Junqing Li, Qianxi Song, Ziyi Liu, Dongqi Wang*()   

  1. State Key Laboratory of Fine Chemistry, Key Laboratory of Catalytic Conversion of Carbon Resources, School of Chemistry, School of Chemical Engineering, Dalian University of Technology, Dalian, Liaoning 116024, China
  • Received:2023-10-27 Published:2024-01-05
  • Contact: * E-mail: wangdq@dlut.edu.cn
  • Supported by:
    State Key Research and Development Program(2021YFA1500301); Fundamental Research Funds for the Central Universities(DUT20RC(3)081); LiaoNing Revitalization Talents Program(XLYC2002015)

近年来, 含硼材料在新能源、催化等领域日益受到重视, 然而, 对于高附加值的含硼材料发展还存在很高的技术壁垒. 因此, 亟需深入研究含硼材料微观性质间的关联关系, 推动高端含硼材料的研发. 本工作面向材料研究从传统的试错法向数据驱动的研究范式转变的需求, 通过特征选择、网格搜索优化以及特征重要性分析, 探索了多种重要的机器学习算法在含硼材料能隙预测中的应用. 结果表明, 采用随机森林算法的能隙预测模型决定系数(R2)可达0.84, 并发现含硼材料的总磁化强度(total magnetization)特征与能隙存在显著的负相关关系, 即材料的总磁化强度越小, 其能隙越大. 本工作表明机器学习方法可用于定向设计具有特定能隙的含硼材料. 同时, 结果也表明, 作为一种集成学习模型, 随机森林具有较好的学习能力与稳定的预测性能, 可以应用到其它类型材料体系的能隙以及其它材料属性的预测, 加速材料性能的设计与优化过程, 对新型功能材料的快速筛选与高性能预测具有重要的科学意义.

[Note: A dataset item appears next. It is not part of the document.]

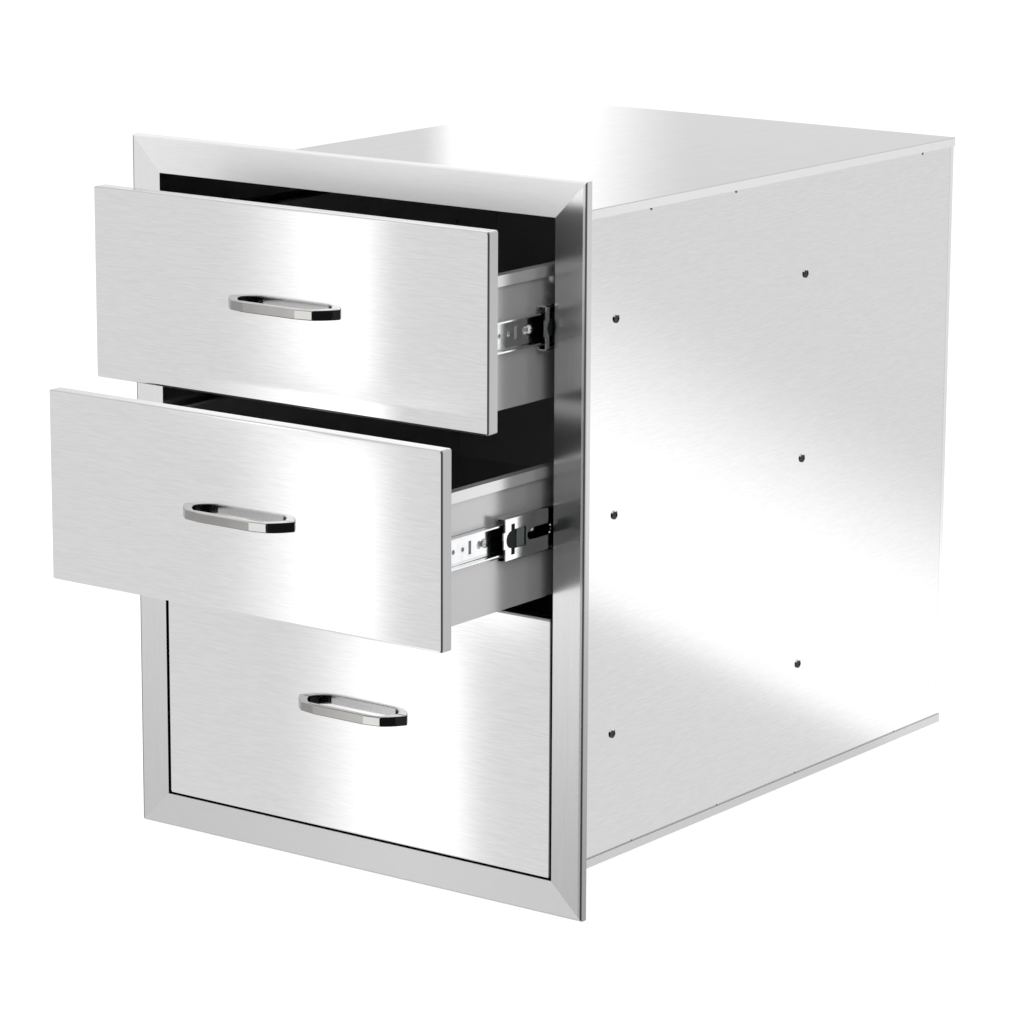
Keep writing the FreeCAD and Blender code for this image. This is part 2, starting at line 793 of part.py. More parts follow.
def build_drawer(name, z, height, pull, slide_height, lag):
    y = face_y - pull
    level = slide_levels[name]
    drawer_front(f"{name}_drawer_front", height, y, z)
    drawer_tray(f"{name}_drawer_tray", height, slide_height, y, z)
    drawer_handle(f"{name}_drawer_handle", y, z + height / 2)
    length = d.tray_sheet + d.front_t + d.handle_screw_in
    screw = screw_pattern(f"{name}_handle_screw", length)
    group(f"{name}_handle_screws", screw, [
        (side * d.handle_screw_x, y + d.front_t + d.tray_sheet, z + height / 2, head_back)
        for side in (1, -1)
    ])
    screw = screw_pattern(f"{name}_tray_screw", d.member_sheet + d.tray_sheet + d.tray_screw_proud)
    web = tray_half + d.member_sheet
    group(f"{name}_drawer_slide_screws", screw, [
        (side * web, slide_y - pull + place_y, level, head_right if side > 0 else head_left)
        for side in (1, -1) for place_y in tray_screw_ys
    ])
    middle_y = slide_y + lag - d.middle_share * pull
    for side, turned in drawer_sides.items():
        outer_member(f"{name}_{side}_slide_outer", turned, level)
        middle_member(f"{name}_{side}_slide_middle", turned, middle_y, level)
        inner_member(f"{name}_{side}_slide_inner", turned, slide_y - pull, level)
    latch_pair(f"{name}_slide_latches", middle_y, level)
    ball_x = inner_half - d.outer_ball_x
    tip = ball_x - d.ball_d / 2 - d.cage_play - d.cage_wall
    cage_y = slide_y + d.outer_cage_start - d.middle_share * pull / 2
    cage_pair(f"{name}_outer", outer_cage_web, tip, ball_x, outer_ball_z, cage_y, level)
    ball_x = inner_half - d.inner_ball_x
    tip = tray_half + d.member_sheet + d.cage_side
    cage_y = slide_y + d.inner_cage_start - (1 + d.middle_share) * pull / 2
    cage_pair(f"{name}_inner", inner_cage_web, tip, ball_x, inner_ball_z, cage_y, level)


build_drawer("top", top_z, d.small_front_h, d.top_pull, d.small_slide_z, d.top_float)
build_drawer("middle", middle_z, d.small_front_h, d.middle_pull, d.small_slide_z, d.middle_float)
build_drawer("bottom", bottom_z, deep_front_h, d.bottom_pull, deep_front_h / 2, d.bottom_float)

doc.recompute()
for item in doc.Objects:
    if "Invalid" in item.State or "Error" in item.State:
        raise RuntimeError(f"{item.Label} failed: {item.State}")
for item in nodes:
    if item.Shape.isNull() or not item.Shape.isValid():
        raise RuntimeError(f"{item.Label} has no valid shape")

os.makedirs("parts", exist_ok=True)
for item in nodes:
    item.Shape.exportStep(f"parts/{item.Label}.step")
    print(item.Label, len(item.Shape.Solids), round(item.Shape.Volume, 1))
print(len(nodes), "nodes")
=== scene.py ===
import math

import bmesh
import bpy
from mathutils import Matrix, Vector


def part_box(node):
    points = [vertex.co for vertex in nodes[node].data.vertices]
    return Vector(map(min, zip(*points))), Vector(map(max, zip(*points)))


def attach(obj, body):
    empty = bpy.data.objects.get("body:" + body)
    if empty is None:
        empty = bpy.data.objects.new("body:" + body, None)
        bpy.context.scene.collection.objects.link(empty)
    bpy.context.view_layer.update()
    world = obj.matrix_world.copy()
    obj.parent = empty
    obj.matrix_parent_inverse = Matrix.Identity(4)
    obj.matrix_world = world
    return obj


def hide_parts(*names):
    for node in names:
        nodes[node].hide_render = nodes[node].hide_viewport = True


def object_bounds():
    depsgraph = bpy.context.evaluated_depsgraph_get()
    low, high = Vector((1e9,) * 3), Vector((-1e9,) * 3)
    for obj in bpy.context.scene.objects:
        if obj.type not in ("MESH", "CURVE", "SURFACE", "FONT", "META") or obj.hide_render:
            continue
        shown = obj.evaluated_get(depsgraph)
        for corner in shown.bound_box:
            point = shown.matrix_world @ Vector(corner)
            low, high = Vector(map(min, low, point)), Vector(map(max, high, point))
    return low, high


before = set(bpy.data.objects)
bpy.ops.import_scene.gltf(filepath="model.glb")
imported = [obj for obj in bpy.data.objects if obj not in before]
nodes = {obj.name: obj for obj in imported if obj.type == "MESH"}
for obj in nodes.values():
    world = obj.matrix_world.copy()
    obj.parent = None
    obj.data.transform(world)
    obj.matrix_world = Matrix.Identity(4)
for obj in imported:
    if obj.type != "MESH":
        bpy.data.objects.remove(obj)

# Looks for the built-in drawer unit: brushed stainless steel, bright slides and polished bow handles
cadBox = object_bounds()
drawers = ("top", "middle", "bottom")
sides = {"left": -1, "right": 1}
near = 0.00001  # two heights or depths this close are the same one


# One value in a material's maths, so that sums on sockets read as plain sums
class Value:
    def __init__(self, finish, socket):
        self.finish = finish
        self.socket = socket

    def work(self, operation, first, second):
        return self.finish.add("ShaderNodeMath", {"operation": operation}, {0: first, 1: second})

    def __add__(self, other):
        return self.work("ADD", self, other)

    def __radd__(self, other):
        return self.work("ADD", other, self)

    def __sub__(self, other):
        return self.work("SUBTRACT", self, other)

    def __rsub__(self, other):
        return self.work("SUBTRACT", other, self)

    def __mul__(self, other):
        return self.work("MULTIPLY", self, other)

    def __rmul__(self, other):
        return self.work("MULTIPLY", other, self)

    def __gt__(self, other):
        return self.work("GREATER_THAN", self, other)

    def __lt__(self, other):
        return self.work("LESS_THAN", self, other)

    def atLeast(self, other):
        return self.work("MAXIMUM", self, other)

    def between(self, low, high):
        return (self > low) * (self < high)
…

关键词: 含硼材料, 能隙, 总磁化强度, 机器学习

New materials are an important driving force for social development. In recent years, attention on boron-containing materials is growing in the fields of new energy and catalysis, and calls for compelling need for in-depth study of their structure-property relationship to contribute to the research and development of boron-containing materials. In this work, on the aware of the shift of materials research from traditional trial-and-error paradigm to data-driven research paradigm, we explored the application of ten important machine learning algorithms in the prediction of band gaps of boron-containing materials through feature selection (Pearson correlation analysis), grid search-based optimization (Model optimal parameters), and feature importance analysis (interpretability analysis of the model). The results show that the band gap prediction model using the Random Forest algorithm outperforms the other models with a 84% prediction accuracy, and the total magnetization of boron-containing materials is identified to significantly correlate negatively with the band gap, i.e. the smaller the total magnetization of the material, the larger its band gap. The advantage of the Random Forest algorithm over other models is that it is better able to capture correlations between features. For example, the linear model is unable to detect the importance of the total magnetization of boron-containing materials from the material features, thus leading to a lower model prediction performance. This work shows that machine learning methods can be used to guide the design of boron-containing materials with specific band gap. Meanwhile, the results also show that, as an integrated learning model, Random Forest has good learning ability and stable prediction performance, and can be applied to the prediction of band gap and other material properties of other types of material systems, accelerating the design and optimization process of material properties, and is of great scientific significance for the rapid screening and high-performance prediction of new functional materials.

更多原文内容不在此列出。